Each line from the beginning of the data below through the line containing "np.cumsum(steps, axis=axis)], axis=axis)" should be repeated exactly, please.
* * * * *
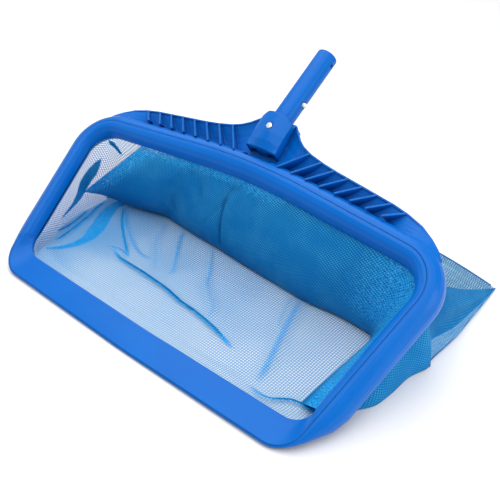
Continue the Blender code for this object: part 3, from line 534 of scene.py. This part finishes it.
def run_lengths(grid, axis):
    """Distance along the cloth from the first line of the grid, along one axis."""
    steps = np.linalg.norm(np.diff(grid, axis=axis), axis=-1)
    start = np.zeros_like(np.take(steps, [0], axis=axis))
    return np.concatenate([start, np.cumsum(steps, axis=axis)], axis=axis)


def sheet_object(name, grid, flat, layers, cloth):
    """Mesh sheet through a grid of points, with its flat coordinates and its layers value."""
    rows, columns = grid.shape[:2]
    grid = grid.copy()
    grid[..., 2] = np.maximum(grid[..., 2], FLOOR_Z)
    index = np.arange(rows * columns).reshape(rows, columns)
    faces = quads(index[:-1, :-1], index[:-1, 1:], index[1:, 1:], index[1:, :-1])
    obj = mesh_object(name, grid, faces.tolist(), cloth)
    uv = obj.data.uv_layers.new(name="flat")
    uv.data.foreach_set("uv", flat.reshape(-1, 2)[faces.ravel()].ravel())
    shade = obj.data.attributes.new("layers", 'FLOAT', 'POINT')
    shade.data.foreach_set("value", np.clip(layers, 0.0, 1.0).ravel())
    return obj


# ---------------------------------------------------------------- floor sheet

LIP_END = share_of_hem(lambda p: p.x > 207 * MM)                    # the lip's corner starts to turn
RIGHT_END = share_of_hem(lambda p: p.y > 0.19 and p.x < 248 * MM)   # where the right wall leaves the hem
LEFT_END = share_of_hem(lambda p: p.y > 0.19 and p.x < 190 * MM)    # where the left wall does
LIP_CORNER_Y = along(HEM, LIP_END).y + 6 * MM
HEM_FRONT = [p for p in HEM if p.y < LIP_CORNER_Y and p.x < 225 * MM]

FLAT_COLUMNS, WALL_COLUMNS, FLOOR_ROWS = 118, 84, 240
WALL_ROW = 0.60                      # row where both walls leave the hem
ROW_PLACES = [(0.0, 0.0), (WALL_ROW, 0.53), (1.0, 1.0)]      # how far back each row lies
# lines on the floor where the side walls start to rise
RIGHT_FEET = [(232, 58, 3), (254, 96, 1), (268, 118, 1), (272, 142, 1), (275, 176, 1), (284, 204, 1),
              (280, 218, 1), (282, 250, 1), (283, 280, 1), (281, 330, 1), (CORNER_X, CORNER_Y, 2)]
LEFT_FEET = [(232, 58, 3), (248, 90, 1), (262, 120, 1), (268, 150, 1), (270, 190, 1), (270, 220, 1),
             (271, 250, 1), (272, 290, 1), (275, 330, 1), (277, 360, 1), (CORNER_X, CORNER_Y, 2)]
FEET_STEPS, EDGE_STEPS = 12, 40      # curve points between two listed ones, and on a stretched edge
SAG = 9.0 * MM                       # sag of the stretched edge between the frame's corner and the bag's
LIP_DROP = 26 * MM                   # length over which the sheet comes down from the lip to the floor
WALL_BULGE = 4.0 * MM
FULL_BULGE_HEIGHT = 30 * MM          # a lower wall bulges less

# how densely the cloth lies, part of it painted shade, as layers values and places
MIDDLE_LAYERS = 0.07                  # the middle of the sheet on the floor is a little denser and bluer,
MIDDLE_FRONT, MIDDLE_RIGHT = 85 * MM, 150 * MM      # from this line back and from that line to the left,
PAINTED_SHADE_LEFT = -140 * MM               # and left of here denser and darker still, as painted shade
STRIP_LAYERS = 0.74                  # strip of the floor that lies double beside the right wall
STRIP_X, STRIP_FRONT, STRIP_REAR = 210 * MM, 66 * MM, 208 * MM
PLEAT_START = 0.42                   # share of the right wall's height below the pleats
OPEN_WALL, PLEATED = 0.12, 0.82      # the right wall behind the arm, and what its pleats add
PLEAT_DEPTH, PLEAT_COUNT = 2.2 * MM, 4

# line in millimetres, width, height and how dark its crease is, which is partly cloth lying double in the
# fold and partly painted shade
FLOOR_FOLDS = [
    # long crease across the floor, and the hook at its left end
    ([(-158, 126, 1), (-136, 118, 1), (-104, 116, 1), (-71, 114, 1), (-37, 111, 1), (-5, 105, 1),
      (22, 103, 1), (52, 98, 1), (77, 92, 1), (98, 86, 1)], 4.5, 4.0, 1.5),
    ([(-172, 124, 1), (-157, 130, 1), (-142, 131, 1), (-129, 128, 1)], 3.0, 2.0, 0.6),
    # creases from the rear towards it
    ([(-230, 208, 1), (-207, 184, 1), (-181, 163, 1), (-156, 145, 1), (-134, 131, 1)], 3.0, 2.5, 1.4),
    ([(-227, 211, 1), (-199, 184, 1), (-170, 165, 1), (-144, 151, 1), (-119, 143, 1), (-98, 145, 1)],
     3.0, 2.5, 0.35),
    ([(-116, 222, 1), (-104, 201, 1), (-81, 172, 1), (-62, 147, 1), (-61, 137, 1)], 3.0, 2.5, 0.4),
    ([(-58, 219, 1), (-33, 189, 1), (-15, 166, 1), (-1, 147, 1)], 2.5, 2.5, 0.25),
    # soft swells between them
    ([(-150, 221, 1), (-130, 180, 1), (-100, 150, 1), (-78, 128, 1)], 6.0, 3.0, 0.12),
    ([(-20, 165, 1), (10, 140, 1), (32, 124, 1), (40, 104, 1)], 6.0, 3.0, 0.12),
    # right side, and the corner of the lip
    ([(103, 212, 1), (117, 169, 1), (130, 133, 1), (145, 92, 1), (153, 64, 1)], 9.0, 3.0, 0.25),
    ([(92, 205, 1), (104, 170, 1), (117, 144, 1)], 4.0, 3.0, 0.1),
    ([(150, 54, 2), (176, 50, 2), (189, 60, 1), (200, 67, 1), (214, 70, 1), (224, 73, 1)], 4.0, 3.0, 1.0),
    # foot of the left wall
    ([(-254, 102, 7), (-252, 110, 2), (-252, 124, 2), (-257, 147, 2), (-265, 167, 3)], 4.0, 2.5, 1.6),
    ([(-237, 87, 2), (-236, 98, 2), (-239, 115, 2), (-245, 137, 2), (-251, 160, 2), (-260, 182, 2),
      (-264, 204, 2)], 4.0, 2.5, 1.5),
    ([(-216, 122, 1), (-224, 149, 1), (-240, 176, 1), (-250, 200, 1)], 6.0, 3.0, 0.0),
    # up on the left wall
    ([(-247, 207, 106), (-238, 210, 102), (-232, 211, 97), (-226, 213, 90)], 3.0, 1.0, 1.2),
    ([(-270, 170, 19), (-269, 182, 28), (-266, 192, 35)], 5.0, 1.5, 0.06),
]
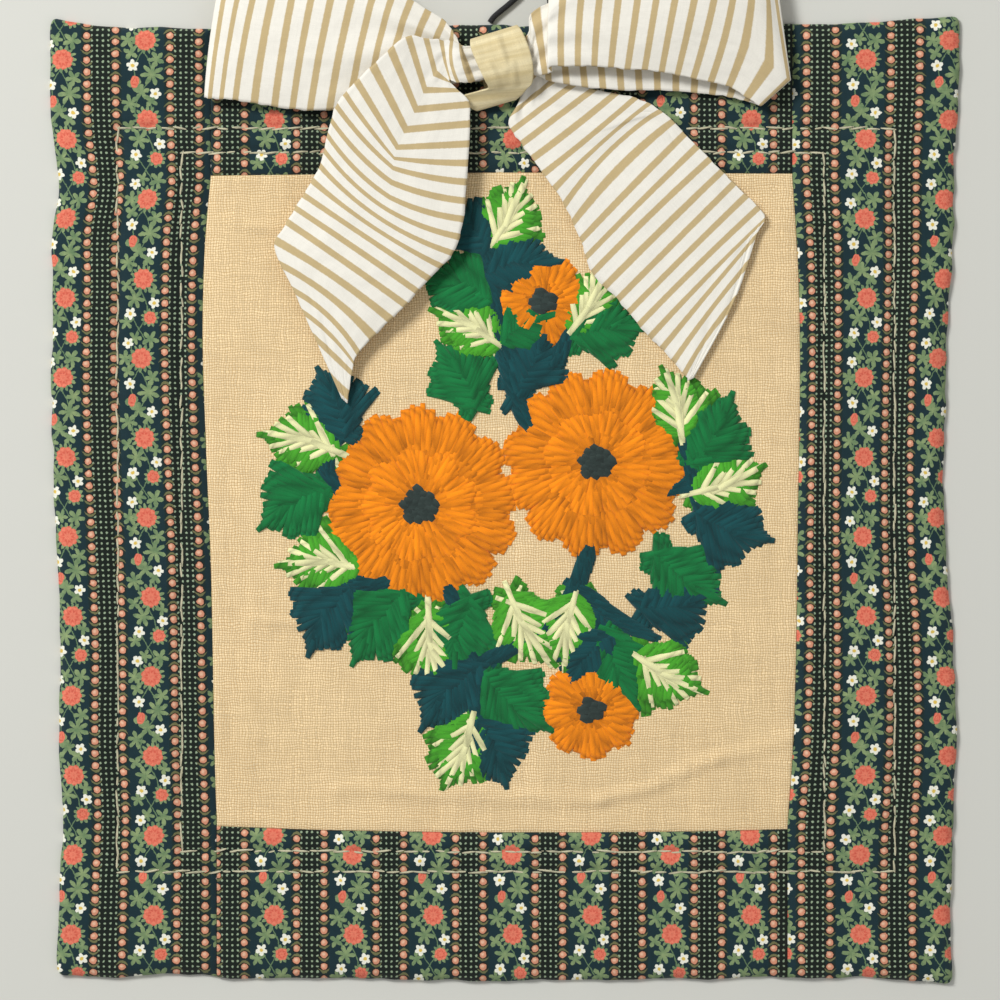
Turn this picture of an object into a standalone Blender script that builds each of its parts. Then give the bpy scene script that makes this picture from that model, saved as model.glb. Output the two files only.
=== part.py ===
"""Crewel embroidery panel with a quilted patchwork border and a tied ribbon bow.

Run it with: blender --background --python part.py

Metres, +Z up. The panel lies on its back: the origin is the middle of its flat back, +Y runs to
its top edge and +Z out of its face. The tables and sizes are in millimetres, which to_metres
turns into metres as each mesh is made.
"""

import math
from collections import namedtuple

import bpy
import numpy as np

# ---- Driving sizes, millimetres -----------------------------------------------------------------

# Mean lines of the panel's finished edges, and of the seams round the linen.
LEFT, RIGHT, BOTTOM, TOP = -178.0, 177.0, -190.5, 187.5
SEAM_LEFT, SEAM_RIGHT, SEAM_BOTTOM, SEAM_TOP = -117.0, 114.5, -131.8, 128.5

# Two rectangles of running stitch, sewn through the wadded border.
OUTER_QUILTING = (-153.6, 154.4, -148.1, 146.5)
INNER_QUILTING = (-128.2, 126.6, -140.1, 137.0)

GAP = 0.3
CORNER_RADIUS = 3.2
EDGE_REACH = 22.0
SEAM_REACH = 11.0

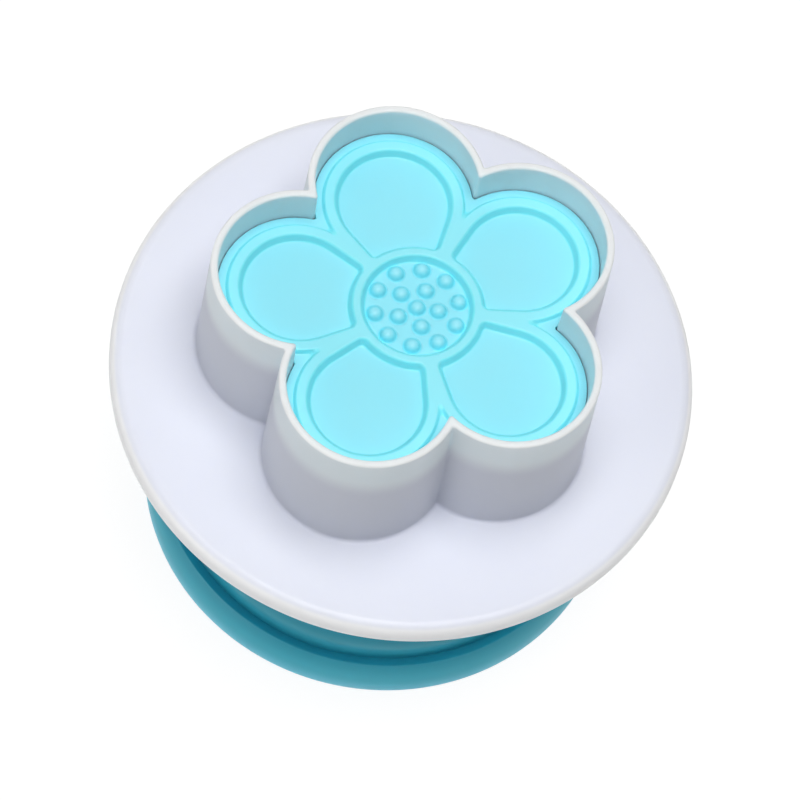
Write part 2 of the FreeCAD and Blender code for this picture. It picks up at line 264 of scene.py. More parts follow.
@dataclass(frozen=True)
class FloorOutline:
    """Edge of a petal's sunk floor: an arc, two straight sides and the arc of the centre ring.

    Attributes:
        reach: Distance from the axis to the middle of the petal.
        radius: Radius of the petal's end.
        ring: Radius of the centre ring's outside.
        corner: Radius of the two corners beside the ring.
        end_steps: Steps of half the petal's end.
        side_steps: Steps of a straight side.
        corner_steps: Steps of a corner.
        ring_steps: Steps of half the ring's arc.
    """

    reach: float
    radius: float
    ring: float
    corner: float = 0.7
    end_steps: int = 40
    side_steps: int = 8
    corner_steps: int = 8
    ring_steps: int = 14

    def loop(self, inset: float) -> list[Vector]:
        """Closed edge beside the nominal one.

        Args:
            inset: Distance inwards, negative for outwards.

        Returns:
            Points of the closed edge, from the petal's tip and against the clock.
        """
        tilt = math.asin(self.radius / self.reach)
        side = heading(tilt)
        inwards = heading(tilt - math.pi / 2)
        far = math.sqrt(self.reach ** 2 - self.radius ** 2)
        near = math.sqrt((self.ring + self.corner) ** 2 - self.corner ** 2)
        nook = side * near + inwards * self.corner
        nook_turn = math.atan2(-nook.x, nook.y)
        middle = Vector((0, self.reach))
        left: list[Vector] = []
        for step in range(self.end_steps):
            turn = (tilt + math.pi / 2) * step / self.end_steps
            left.append(middle + heading(turn) * (self.radius - inset))
        for step in range(self.side_steps):
            along = far + (near - far) * step / self.side_steps
            left.append(side * along + inwards * inset)
        for step in range(self.corner_steps):
            turn = tilt + math.pi / 2 + (nook_turn - tilt + math.pi / 2) * step / self.corner_steps
            left.append(nook + heading(turn) * (self.corner - inset))
        for step in range(self.ring_steps + 1):
            turn = nook_turn * (1 - step / self.ring_steps)
            left.append(heading(turn) * (self.ring + inset))
        return left + [Vector((-point.x, point.y)) for point in left[-2:0:-1]]


# Meshes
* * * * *
▶ Full answer:
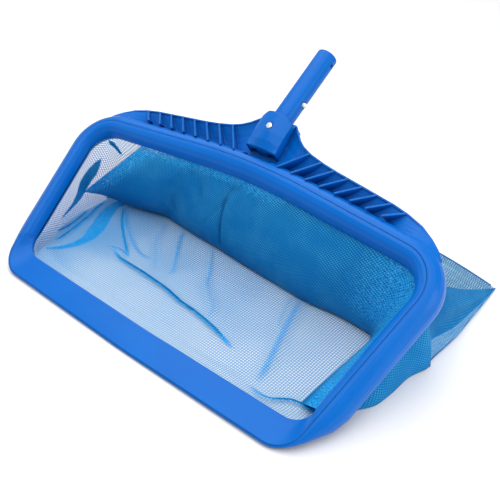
Continue the Blender code for this object: part 3, from line 534 of scene.py. This part finishes it.
def run_lengths(grid, axis):
    """Distance along the cloth from the first line of the grid, along one axis."""
    steps = np.linalg.norm(np.diff(grid, axis=axis), axis=-1)
    start = np.zeros_like(np.take(steps, [0], axis=axis))
    return np.concatenate([start, np.cumsum(steps, axis=axis)], axis=axis)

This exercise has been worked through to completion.